One core principle is to separate the expression syntax from the data model. Encapsulating the query language behind a stable API surface allows backend engineers to evolve optimization strategies independently of client code. Pay attention to how joins, aggregates, and subqueries translate into resource-efficient operations. Favor pushdown predicates that apply filters as close to data sources as possible, minimizing data transfer. When full formal verification isn’t feasible, implement pragmatic heuristics that bound resource use and provide warnings when a query approaches those limits. This layered approach preserves flexibility for clients while protecting the server from unpredictable workloads and degraded performance under heavy use.

Another important consideration is observability. Instrument query parsing times, plan selection, and actual execution costs to compare intended versus realized performance. Detailed dashboards help operators identify slow patterns and optimize indexes or data layouts accordingly. Instrumented tracing reveals which parts of a composite query contribute most to latency, enabling targeted improvements rather than sweeping rewrites. In practice, teams establish SLOs and error budgets tied to query performance, so developers stay focused on delivering subsecond responses for the majority of requests while gracefully degrading or providing partial results for complex cases. This fosters a resilient API ecosystem that remains scalable.

Safeguards begin with per-query ceilings on complexity. By restricting the depth of expression trees, the number of joins, and the total size of payloads, you prevent counterproductive request shapes from consuming disproportionate resources. Implementing a dynamic limit, adjustable by service tier or operational policy, allows you to adapt to changing workloads. Additional guardrails include timeouts at the planner and executor stages, ensuring no single query can hold resources indefinitely. Sanity checks during parsing detect obvious mistakes, such as contradictory filters or nonsensical projections, reducing wasted computation. When a violation occurs, return an informative, actionable error that guides developers toward compliant query formulations.

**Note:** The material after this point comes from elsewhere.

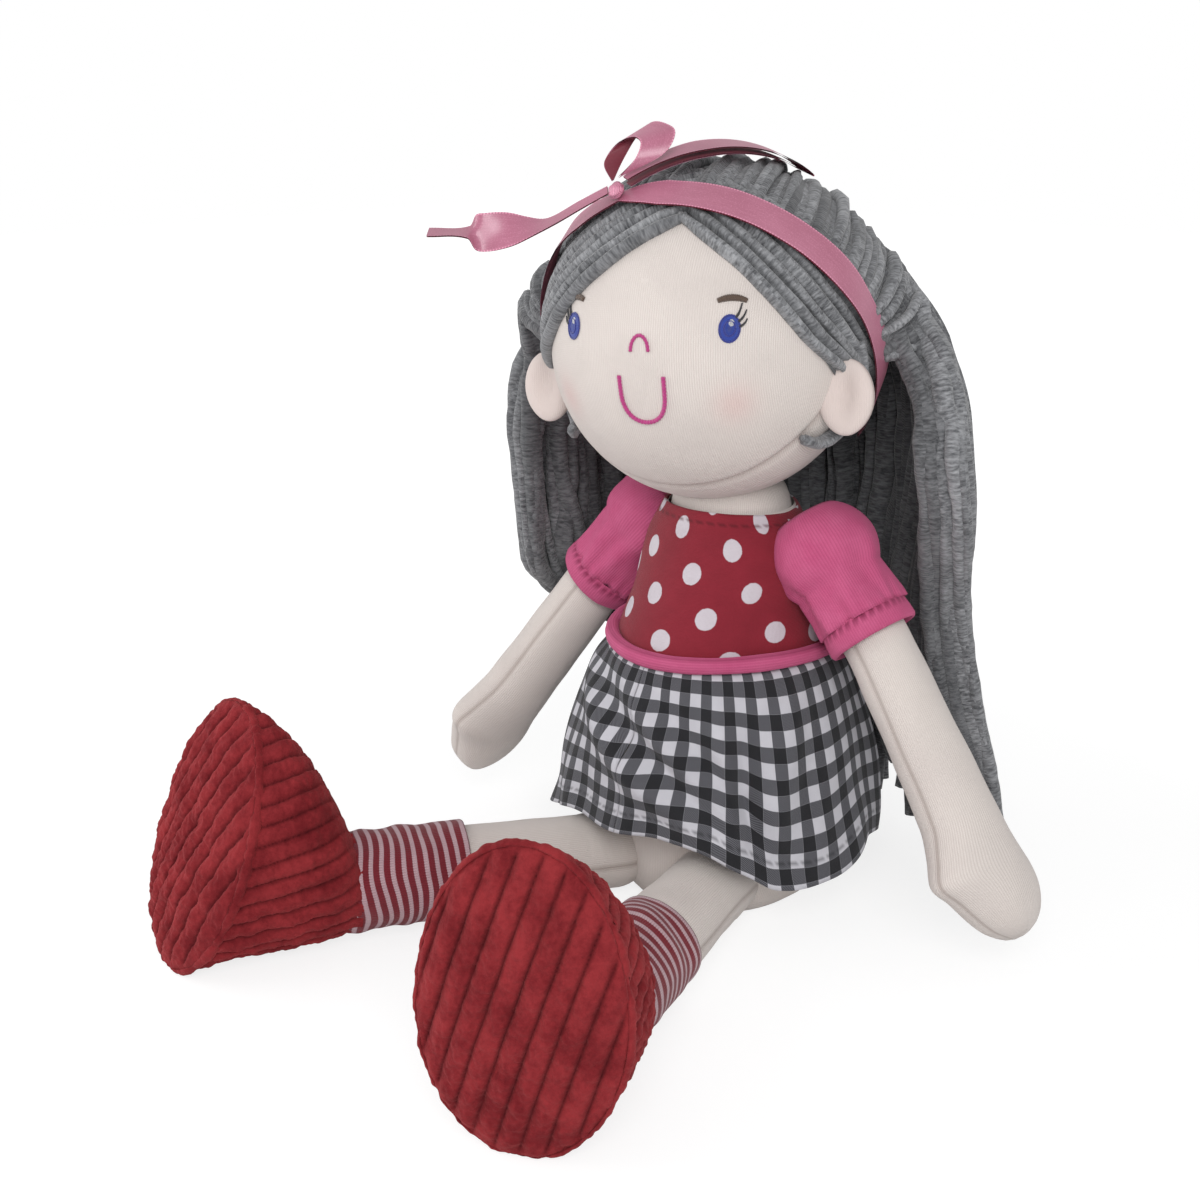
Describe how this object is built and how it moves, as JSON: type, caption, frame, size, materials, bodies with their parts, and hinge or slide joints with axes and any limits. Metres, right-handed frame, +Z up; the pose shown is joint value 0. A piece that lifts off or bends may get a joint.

Equally important is evaluating the cost of each operator in isolation. Assign weights to operations based on CPU, memory, and I/O profiles, then compute an overall cost for a given expression before execution. This enables early rejection of high-cost plans and promotes the selection of cheaper alternatives, such as narrowing projections or pushing predicates closer to storage layers. A well-documented cost model helps teams understand tradeoffs and optimizes collaboration between frontend engineers and database specialists. Regularly reviewing and updating cost parameters keeps performance predictions aligned with evolving data distributions and storage technologies, preserving predictable behavior as data grows.

Beyond individual query costs, architecting for composability means controlling the combinatorial explosion. When clients chain multiple expressions, the resulting plan can become nonlinear and expensive. Mitigate this risk by offering curated presets or templates that demonstrate safe composition patterns, alongside fully open options for advanced users. Encouraging a culture of testing—where complex composite queries are stress-tested against synthetic datasets—helps surface edge cases early. Lightweight profiling during development can illuminate how small changes in filter order or projection sets ripple through execution costs. The goal is to provide flexibility without letting complexity outpace engineering capacity or system guarantees.

Equally valuable is providing expressive yet safe semantics for nullability and missing data. Clients should be able to reason about partial results without misinterpreting defaults. The API can codify assumptions about how missing fields affect downstream processing, ensuring that chained expressions preserve consistent behavior. When operators interact with optional values, predictable promotion rules and clear null-handling strategies prevent subtle bugs. Documenting these semantics with concrete examples helps maintainers and users achieve the same understanding, reducing debugging time and enabling more confident query composition across teams.

Validation is not just a gatekeeper; it is a design discipline. Validate syntax, semantics, and the resource implications of every query before any data is touched. Return precise, actionable feedback that points to the exact clause or parameter responsible for the issue. For edge cases, offer safe defaults or alternative expressions that achieve a similar outcome with lower cost. Graceful degradation means, in congested conditions, the system can deliver a best-effort subset of results that preserves the user experience rather than failing outright. This approach requires careful coordination with front-end clients to set expectations and provide meaningful progress indicators during longer-running queries.

Additionally, support progressive refinement, where clients can request an initial partial payload and subsequently refine their expression to retrieve more data. This pattern helps manage latency budgets while still enabling rich queries. Server-side components can cache partial results and reuse them for subsequent refinements, reducing duplicate work. By designing a smooth refinement pathway, you empower developers to iterate quickly without triggering costly re-execution. Emphasizing latency targets and clear feedback loops ensures composable queries remain practical tools for feature-rich applications rather than sources of frustration.

The final ingredient is principled governance. Establish a clear policy for extending the query language, documenting deprecation timelines and migration paths. Support backward compatibility through versioned endpoints and feature flags, allowing teams to adopt improvements gradually. Provide a set of canonical examples that demonstrate safe composition patterns across common resources. This repository of patterns becomes an invaluable onboarding resource for new developers and a reference for seasoned engineers. Governance also includes performance reviews as part of the release cycle, ensuring that every modification to the query system passes through rigorous impact assessment and testing against representative workloads.

In the end, designing APIs for composable query expressions is about balancing expression power with predictable performance. A disciplined approach combines explicit grammar, solid cost modeling, robust validation, and proactive observability. When teams align on limits, semantics, and governance, clients gain expressive flexibility without compromising server efficiency. The result is an API ecosystem where composable queries unlock richer experiences, while service guarantees keep latency, throughput, and reliability consistently within targets. This balance supports sustainable growth, fewer firefights, and a healthier relationship between product, engineering, and operations over time.